Write out all of the data without omission, exactly as shown.
++++++++++++++++++++
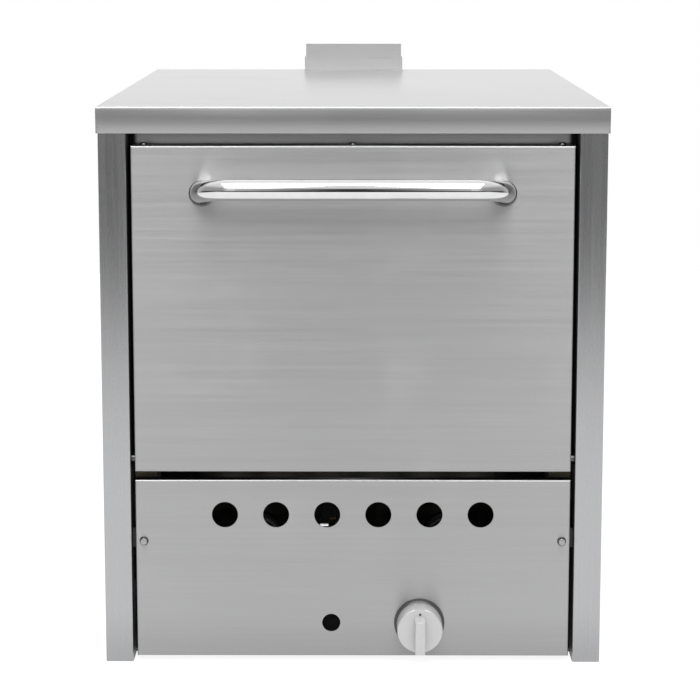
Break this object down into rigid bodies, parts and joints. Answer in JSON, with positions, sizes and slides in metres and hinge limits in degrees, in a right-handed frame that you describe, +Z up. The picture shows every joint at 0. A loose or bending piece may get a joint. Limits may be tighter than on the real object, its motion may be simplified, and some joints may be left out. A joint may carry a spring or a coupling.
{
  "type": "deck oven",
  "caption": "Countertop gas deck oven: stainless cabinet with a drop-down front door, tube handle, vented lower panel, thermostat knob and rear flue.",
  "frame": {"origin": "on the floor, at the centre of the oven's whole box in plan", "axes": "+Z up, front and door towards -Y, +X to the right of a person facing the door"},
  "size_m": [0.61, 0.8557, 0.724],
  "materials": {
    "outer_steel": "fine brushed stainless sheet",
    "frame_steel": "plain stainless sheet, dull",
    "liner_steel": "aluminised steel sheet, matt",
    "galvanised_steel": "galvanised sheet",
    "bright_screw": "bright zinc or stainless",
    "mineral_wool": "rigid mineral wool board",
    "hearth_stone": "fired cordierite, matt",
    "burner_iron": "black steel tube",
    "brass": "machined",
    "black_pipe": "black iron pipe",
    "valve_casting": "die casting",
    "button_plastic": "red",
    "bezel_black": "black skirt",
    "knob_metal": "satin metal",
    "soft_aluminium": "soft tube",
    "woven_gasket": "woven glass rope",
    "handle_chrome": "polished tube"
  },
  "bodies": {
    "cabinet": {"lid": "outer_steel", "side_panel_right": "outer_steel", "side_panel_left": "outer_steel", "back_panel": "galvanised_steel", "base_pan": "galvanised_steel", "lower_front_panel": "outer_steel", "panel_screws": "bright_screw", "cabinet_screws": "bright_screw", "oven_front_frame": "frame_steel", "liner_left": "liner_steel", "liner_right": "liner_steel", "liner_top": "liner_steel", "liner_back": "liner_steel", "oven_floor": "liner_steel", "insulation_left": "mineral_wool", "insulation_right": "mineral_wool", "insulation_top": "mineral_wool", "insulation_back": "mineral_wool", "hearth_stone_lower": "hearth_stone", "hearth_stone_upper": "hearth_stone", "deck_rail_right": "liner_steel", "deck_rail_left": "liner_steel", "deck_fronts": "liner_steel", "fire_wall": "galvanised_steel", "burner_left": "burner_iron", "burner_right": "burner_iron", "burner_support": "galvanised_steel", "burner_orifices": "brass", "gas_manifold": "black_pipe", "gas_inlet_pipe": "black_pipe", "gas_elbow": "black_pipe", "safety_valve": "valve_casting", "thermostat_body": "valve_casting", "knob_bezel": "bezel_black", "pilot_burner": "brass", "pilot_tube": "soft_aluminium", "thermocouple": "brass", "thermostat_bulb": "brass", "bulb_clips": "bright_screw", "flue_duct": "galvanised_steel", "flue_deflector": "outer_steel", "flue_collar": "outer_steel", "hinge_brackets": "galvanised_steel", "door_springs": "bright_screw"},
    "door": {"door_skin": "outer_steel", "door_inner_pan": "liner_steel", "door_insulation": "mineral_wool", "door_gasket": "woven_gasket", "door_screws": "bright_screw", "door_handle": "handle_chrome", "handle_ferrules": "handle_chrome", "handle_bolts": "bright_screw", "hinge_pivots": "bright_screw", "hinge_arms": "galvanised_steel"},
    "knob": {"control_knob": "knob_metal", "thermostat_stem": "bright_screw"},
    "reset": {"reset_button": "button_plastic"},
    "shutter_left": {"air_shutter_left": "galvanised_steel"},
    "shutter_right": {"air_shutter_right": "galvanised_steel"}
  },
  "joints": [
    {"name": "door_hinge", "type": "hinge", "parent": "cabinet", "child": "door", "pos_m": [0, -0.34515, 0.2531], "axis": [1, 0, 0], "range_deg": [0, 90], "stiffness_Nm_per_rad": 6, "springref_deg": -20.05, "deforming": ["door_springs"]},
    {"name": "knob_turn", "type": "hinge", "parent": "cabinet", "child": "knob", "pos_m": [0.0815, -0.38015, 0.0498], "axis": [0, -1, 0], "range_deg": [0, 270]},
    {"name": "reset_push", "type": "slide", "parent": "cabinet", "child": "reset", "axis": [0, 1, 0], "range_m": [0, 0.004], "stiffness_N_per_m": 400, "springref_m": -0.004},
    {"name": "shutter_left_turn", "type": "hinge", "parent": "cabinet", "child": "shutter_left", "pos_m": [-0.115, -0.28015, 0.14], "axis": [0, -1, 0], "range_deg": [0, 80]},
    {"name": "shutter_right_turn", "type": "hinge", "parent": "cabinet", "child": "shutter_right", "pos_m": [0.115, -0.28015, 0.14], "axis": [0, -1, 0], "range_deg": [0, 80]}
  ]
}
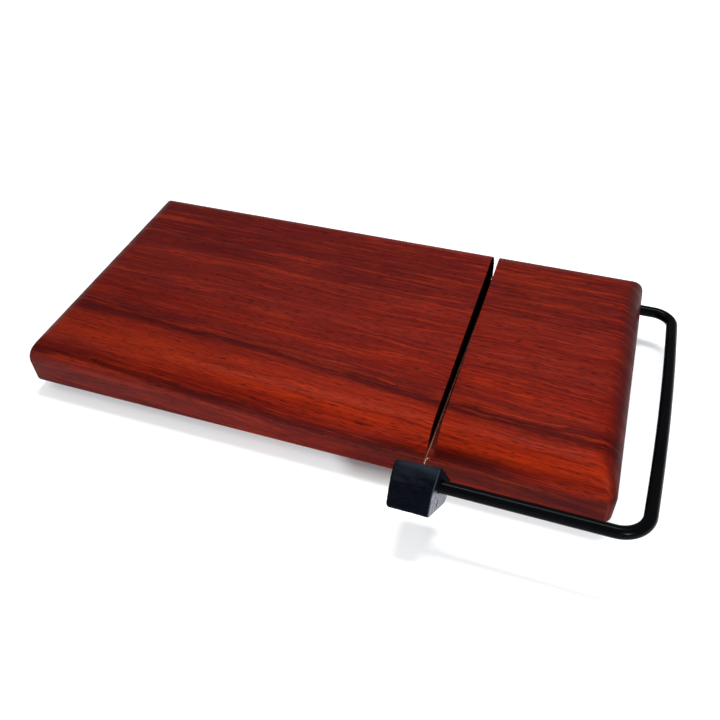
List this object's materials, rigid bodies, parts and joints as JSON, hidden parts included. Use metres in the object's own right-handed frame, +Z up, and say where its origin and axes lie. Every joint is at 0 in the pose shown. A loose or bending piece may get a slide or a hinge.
++++++++++++++++++++
→ TASK RESULT
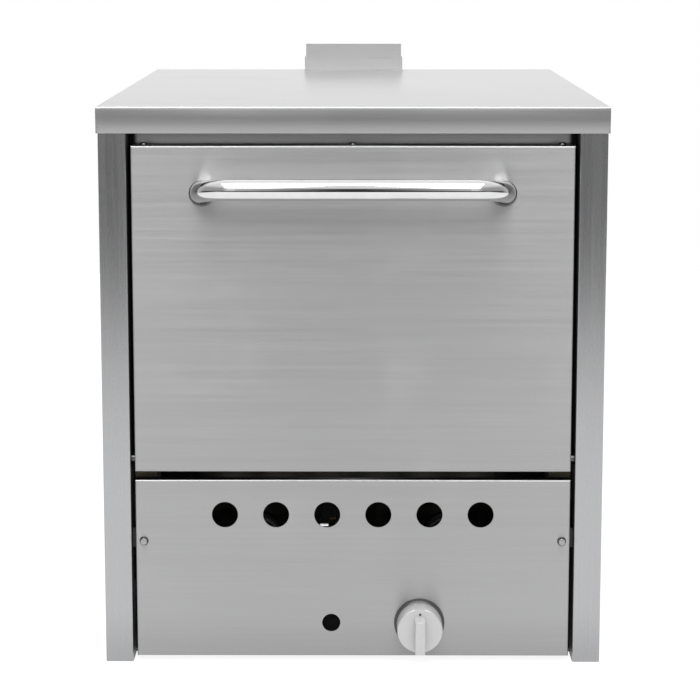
Break this object down into rigid bodies, parts and joints. Answer in JSON, with positions, sizes and slides in metres and hinge limits in degrees, in a right-handed frame that you describe, +Z up. The picture shows every joint at 0. A loose or bending piece may get a joint. Limits may be tighter than on the real object, its motion may be simplified, and some joints may be left out. A joint may carry a spring or a coupling.
{
  "type": "deck oven",
  "caption": "Countertop gas deck oven: stainless cabinet with a drop-down front door, tube handle, vented lower panel, thermostat knob and rear flue.",
  "frame": {"origin": "on the floor, at the centre of the oven's whole box in plan", "axes": "+Z up, front and door towards -Y, +X to the right of a person facing the door"},
  "size_m": [0.61, 0.8557, 0.724],
  "materials": {
    "outer_steel": "fine brushed stainless sheet",
    "frame_steel": "plain stainless sheet, dull",
    "liner_steel": "aluminised steel sheet, matt",
    "galvanised_steel": "galvanised sheet",
    "bright_screw": "bright zinc or stainless",
    "mineral_wool": "rigid mineral wool board",
    "hearth_stone": "fired cordierite, matt",
    "burner_iron": "black steel tube",
    "brass": "machined",
    "black_pipe": "black iron pipe",
    "valve_casting": "die casting",
    "button_plastic": "red",
    "bezel_black": "black skirt",
    "knob_metal": "satin metal",
    "soft_aluminium": "soft tube",
    "woven_gasket": "woven glass rope",
    "handle_chrome": "polished tube"
  },
  "bodies": {
    "cabinet": {"lid": "outer_steel", "side_panel_right": "outer_steel", "side_panel_left": "outer_steel", "back_panel": "galvanised_steel", "base_pan": "galvanised_steel", "lower_front_panel": "outer_steel", "panel_screws": "bright_screw", "cabinet_screws": "bright_screw", "oven_front_frame": "frame_steel", "liner_left": "liner_steel", "liner_right": "liner_steel", "liner_top": "liner_steel", "liner_back": "liner_steel", "oven_floor": "liner_steel", "insulation_left": "mineral_wool", "insulation_right": "mineral_wool", "insulation_top": "mineral_wool", "insulation_back": "mineral_wool", "hearth_stone_lower": "hearth_stone", "hearth_stone_upper": "hearth_stone", "deck_rail_right": "liner_steel", "deck_rail_left": "liner_steel", "deck_fronts": "liner_steel", "fire_wall": "galvanised_steel", "burner_left": "burner_iron", "burner_right": "burner_iron", "burner_support": "galvanised_steel", "burner_orifices": "brass", "gas_manifold": "black_pipe", "gas_inlet_pipe": "black_pipe", "gas_elbow": "black_pipe", "safety_valve": "valve_casting", "thermostat_body": "valve_casting", "knob_bezel": "bezel_black", "pilot_burner": "brass", "pilot_tube": "soft_aluminium", "thermocouple": "brass", "thermostat_bulb": "brass", "bulb_clips": "bright_screw", "flue_duct": "galvanised_steel", "flue_deflector": "outer_steel", "flue_collar": "outer_steel", "hinge_brackets": "galvanised_steel", "door_springs": "bright_screw"},
    "door": {"door_skin": "outer_steel", "door_inner_pan": "liner_steel", "door_insulation": "mineral_wool", "door_gasket": "woven_gasket", "door_screws": "bright_screw", "door_handle": "handle_chrome", "handle_ferrules": "handle_chrome", "handle_bolts": "bright_screw", "hinge_pivots": "bright_screw", "hinge_arms": "galvanised_steel"},
    "knob": {"control_knob": "knob_metal", "thermostat_stem": "bright_screw"},
    "reset": {"reset_button": "button_plastic"},
    "shutter_left": {"air_shutter_left": "galvanised_steel"},
    "shutter_right": {"air_shutter_right": "galvanised_steel"}
  },
  "joints": [
    {"name": "door_hinge", "type": "hinge", "parent": "cabinet", "child": "door", "pos_m": [0, -0.34515, 0.2531], "axis": [1, 0, 0], "range_deg": [0, 90], "stiffness_Nm_per_rad": 6, "springref_deg": -20.05, "deforming": ["door_springs"]},
    {"name": "knob_turn", "type": "hinge", "parent": "cabinet", "child": "knob", "pos_m": [0.0815, -0.38015, 0.0498], "axis": [0, -1, 0], "range_deg": [0, 270]},
    {"name": "reset_push", "type": "slide", "parent": "cabinet", "child": "reset", "axis": [0, 1, 0], "range_m": [0, 0.004], "stiffness_N_per_m": 400, "springref_m": -0.004},
    {"name": "shutter_left_turn", "type": "hinge", "parent": "cabinet", "child": "shutter_left", "pos_m": [-0.115, -0.28015, 0.14], "axis": [0, -1, 0], "range_deg": [0, 80]},
    {"name": "shutter_right_turn", "type": "hinge", "parent": "cabinet", "child": "shutter_right", "pos_m": [0.115, -0.28015, 0.14], "axis": [0, -1, 0], "range_deg": [0, 80]}
  ]
}
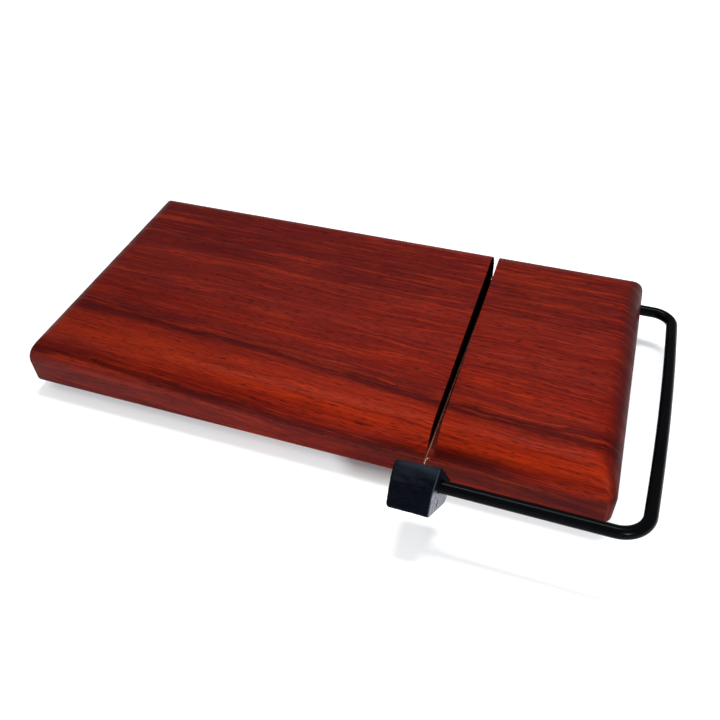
List this object's materials, rigid bodies, parts and joints as JSON, hidden parts included. Use metres in the object's own right-handed frame, +Z up, and say where its origin and axes lie. Every joint is at 0 in the pose shown. A loose or bending piece may get a slide or a hinge.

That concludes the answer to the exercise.